Because if I don’t, I’m wasting chances for connection for…what? To wallow in insecurity? To feel bad about myself for reasons literally made up by culture? Our sex life should not be limited by how I measure up to an airbrushed supermodel image that isn’t even real. Our sex life should be limited by nothing but our willingness to be all in the covenant of our marriage. It’s up to us. We can let lies into our bedroom, or we can embrace the rare gift of getting to be loved by someone who sees your flaws and still wants you.
And also, I’m pretty sure men really don’t need their wife to have a “perfect” body to enjoy sex. Why is that so hard to remember?
I know this is a lot easier said than done, but here are some things I have started doing this year to help me not change my appearance but change my thoughts about myself.
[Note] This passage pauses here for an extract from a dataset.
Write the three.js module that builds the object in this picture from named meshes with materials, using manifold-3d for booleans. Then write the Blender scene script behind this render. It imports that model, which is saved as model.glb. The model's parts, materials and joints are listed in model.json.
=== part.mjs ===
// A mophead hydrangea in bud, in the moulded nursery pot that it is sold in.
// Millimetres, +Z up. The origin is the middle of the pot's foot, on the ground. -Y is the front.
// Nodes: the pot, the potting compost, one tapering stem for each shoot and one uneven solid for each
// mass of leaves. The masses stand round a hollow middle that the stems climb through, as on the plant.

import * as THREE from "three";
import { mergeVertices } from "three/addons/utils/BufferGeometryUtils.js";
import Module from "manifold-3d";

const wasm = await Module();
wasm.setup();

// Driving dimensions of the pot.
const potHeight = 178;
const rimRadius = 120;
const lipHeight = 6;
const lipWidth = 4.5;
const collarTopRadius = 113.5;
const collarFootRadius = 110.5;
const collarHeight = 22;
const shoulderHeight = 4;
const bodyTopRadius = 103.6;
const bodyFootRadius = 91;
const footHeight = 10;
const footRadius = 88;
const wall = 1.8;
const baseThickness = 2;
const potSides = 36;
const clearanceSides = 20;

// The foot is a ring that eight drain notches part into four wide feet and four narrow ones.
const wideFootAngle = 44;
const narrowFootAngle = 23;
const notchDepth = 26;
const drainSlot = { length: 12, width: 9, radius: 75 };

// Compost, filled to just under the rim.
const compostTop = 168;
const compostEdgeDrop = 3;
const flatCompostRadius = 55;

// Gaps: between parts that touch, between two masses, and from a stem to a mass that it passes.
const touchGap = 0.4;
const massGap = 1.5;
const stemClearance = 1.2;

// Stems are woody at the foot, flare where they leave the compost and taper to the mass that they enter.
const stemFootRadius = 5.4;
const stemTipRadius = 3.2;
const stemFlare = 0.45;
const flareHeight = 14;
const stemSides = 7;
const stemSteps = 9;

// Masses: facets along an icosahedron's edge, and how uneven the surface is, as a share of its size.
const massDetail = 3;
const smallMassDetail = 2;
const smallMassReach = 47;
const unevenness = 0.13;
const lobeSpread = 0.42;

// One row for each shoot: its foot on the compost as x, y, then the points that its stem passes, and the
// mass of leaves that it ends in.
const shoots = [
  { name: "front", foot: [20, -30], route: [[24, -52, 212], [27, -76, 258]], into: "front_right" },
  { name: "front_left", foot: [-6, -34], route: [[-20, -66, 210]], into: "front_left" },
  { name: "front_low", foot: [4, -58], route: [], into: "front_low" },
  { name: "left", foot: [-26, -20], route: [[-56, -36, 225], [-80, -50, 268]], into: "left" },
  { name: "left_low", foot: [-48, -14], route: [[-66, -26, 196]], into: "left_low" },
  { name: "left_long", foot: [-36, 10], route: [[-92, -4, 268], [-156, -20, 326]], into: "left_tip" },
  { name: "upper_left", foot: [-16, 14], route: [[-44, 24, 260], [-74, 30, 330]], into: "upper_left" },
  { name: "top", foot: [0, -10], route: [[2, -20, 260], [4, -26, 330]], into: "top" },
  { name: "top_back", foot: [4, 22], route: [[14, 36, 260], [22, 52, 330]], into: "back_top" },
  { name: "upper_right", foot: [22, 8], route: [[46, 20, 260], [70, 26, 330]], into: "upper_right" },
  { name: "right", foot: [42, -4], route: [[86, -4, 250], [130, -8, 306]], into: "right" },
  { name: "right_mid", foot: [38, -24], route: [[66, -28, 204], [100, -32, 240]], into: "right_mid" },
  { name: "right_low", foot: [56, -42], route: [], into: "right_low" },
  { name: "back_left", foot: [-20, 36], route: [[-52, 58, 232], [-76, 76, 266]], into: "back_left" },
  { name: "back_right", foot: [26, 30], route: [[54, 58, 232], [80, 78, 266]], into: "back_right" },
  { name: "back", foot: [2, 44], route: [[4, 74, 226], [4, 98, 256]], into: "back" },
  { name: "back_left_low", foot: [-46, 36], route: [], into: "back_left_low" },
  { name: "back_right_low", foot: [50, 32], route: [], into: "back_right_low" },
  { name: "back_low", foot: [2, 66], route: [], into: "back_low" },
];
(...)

I started swimming again. I haven’t swum actual laps in over 20 years because I was too embarrassed people would judge me, but a friend convinced me to start swimming with her, and I freaking love it. I am doing something I never thought I would do again in my life, and I’m crushing it. I know God was telling me it doesn’t matter your weight, you are a swimmer.
I also started really looking into what clothing looks best on my body type. I am no longer 30 and 150 pounds, so dressing like it doesn’t help, but dressing in baggy clothes like I have been doing doesn’t help either. What I have found is clothing for my body type is not oversized and ugly like I thought but can be gorgeous and make me look good. I know God was telling me to stop complaining and try something new.
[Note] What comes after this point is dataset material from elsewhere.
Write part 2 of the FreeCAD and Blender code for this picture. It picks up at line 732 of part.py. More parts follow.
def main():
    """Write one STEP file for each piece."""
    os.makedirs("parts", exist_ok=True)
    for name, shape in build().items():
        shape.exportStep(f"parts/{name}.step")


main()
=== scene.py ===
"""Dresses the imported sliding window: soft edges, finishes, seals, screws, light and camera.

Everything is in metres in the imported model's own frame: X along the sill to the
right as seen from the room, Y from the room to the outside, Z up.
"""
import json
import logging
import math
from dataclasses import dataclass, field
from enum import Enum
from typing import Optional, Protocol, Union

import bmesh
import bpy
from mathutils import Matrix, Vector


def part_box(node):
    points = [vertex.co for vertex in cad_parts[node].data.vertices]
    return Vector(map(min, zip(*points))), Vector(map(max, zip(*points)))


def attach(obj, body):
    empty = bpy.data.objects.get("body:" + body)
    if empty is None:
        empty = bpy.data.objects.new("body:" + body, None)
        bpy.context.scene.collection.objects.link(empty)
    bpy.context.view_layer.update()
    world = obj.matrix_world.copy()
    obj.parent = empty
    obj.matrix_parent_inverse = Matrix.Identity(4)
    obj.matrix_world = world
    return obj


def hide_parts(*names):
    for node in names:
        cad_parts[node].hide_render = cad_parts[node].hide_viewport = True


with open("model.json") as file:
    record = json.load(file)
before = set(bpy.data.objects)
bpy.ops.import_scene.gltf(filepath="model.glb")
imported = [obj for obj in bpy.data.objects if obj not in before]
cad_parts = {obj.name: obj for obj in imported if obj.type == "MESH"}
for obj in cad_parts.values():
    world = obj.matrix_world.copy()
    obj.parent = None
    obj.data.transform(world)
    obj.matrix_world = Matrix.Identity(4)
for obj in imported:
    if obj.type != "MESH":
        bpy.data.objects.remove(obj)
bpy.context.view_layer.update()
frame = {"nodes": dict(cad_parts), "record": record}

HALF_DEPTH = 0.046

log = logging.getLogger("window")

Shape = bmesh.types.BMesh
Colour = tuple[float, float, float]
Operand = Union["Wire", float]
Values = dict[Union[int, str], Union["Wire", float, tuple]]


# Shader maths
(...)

There is a very good possibility I might never lose the weight I have gained since turning 40, but I can either embrace the person God made to be now or I can continue to complain about what I used to be. I don’t want to look into the past anymore, this is who I am now, and I am grateful for it.
There is not one standard of beauty. It comes in all shapes and sizes. No matter what you might think of yourself I am here to tell you, you are beautiful. How do I know? I know because God created you to be a masterpiece, and all of His masterpieces are beautiful.